The end_of_bar method should have the following signature:

def end_of_bar(self,
               packet,
               ledger,
               dt,
               session_ix,
               data_portal):

packet is a dictionary to write the end of session values. This dictionary contains two sub-dictionaries: minute_perf and cumulative_perf. When applicable, the minute_perf should hold the current partial day’s value, and cumulative_perf should hold a cumulative value for the entire simulation up to the current time.

ledger is an instance of Ledger which is maintaining the simulation’s state. This may be used to lookup the algorithm’s current portfolio values.

dt is a Timestamp which is the label of bar that has just completed.

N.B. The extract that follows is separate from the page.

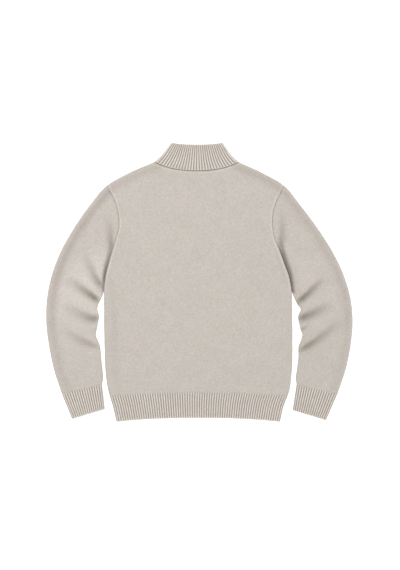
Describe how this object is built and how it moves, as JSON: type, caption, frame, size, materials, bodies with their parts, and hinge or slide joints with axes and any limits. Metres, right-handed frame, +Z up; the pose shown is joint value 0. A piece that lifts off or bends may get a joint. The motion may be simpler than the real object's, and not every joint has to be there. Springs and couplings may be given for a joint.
{
  "type": "knit cardigan",
  "caption": "Long-sleeved knit cardigan with a high rib collar, rib cuffs and rib hem, laid flat on its front with its back up.",
  "frame": {"origin": "on the surface that the cardigan lies on, under the middle of its footprint", "axes": "+Z up, away from the surface; +Y from the hem to the collar; +X towards the wearer's right sleeve"},
  "size_m": [0.8272, 0.7527, 0.0173],
  "materials": {
    "plain_knit": "soft matt wool in plain knit",
    "rib_knit": "soft matt wool in a narrow rib"
  },
  "bodies": {
    "root": {"back": "plain_knit", "front_left": "plain_knit", "front_right": "plain_knit", "sleeve_left": "plain_knit", "sleeve_right": "plain_knit", "cuff_left": "rib_knit", "cuff_right": "rib_knit", "hem_rib": "rib_knit", "collar": "rib_knit", "front_band_left": "rib_knit", "front_band_right": "rib_knit"}
  },
  "joints": []
}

session_ix is an int which is the index of the current trading session being run. This is provided to allow for efficient access to the daily returns through ledger.daily_returns_array[:session_ix + 1].

data_portal is an instance of DataPortal which is the metric’s interface to pricing data.

Defining New Metrics Sets

Users may use zipline.finance.metrics.register() to register a new metrics set. This may be used to decorate a function taking no arguments which returns a new set of metric object instances. For example:

from zipline.finance import metrics

@metrics.register('my-metrics-set')
def my_metrics_set():
    return {MyMetric(), MyOtherMetric(), ...}

This may be embedded in the user’s extension.py.

The reason that a metrics set is defined as a function which produces a set, instead of just a set, is that users may want to fetch external data or resources to construct their metrics. By putting this behind a callable, users do not need to fetch the resources when the metrics set is not being used.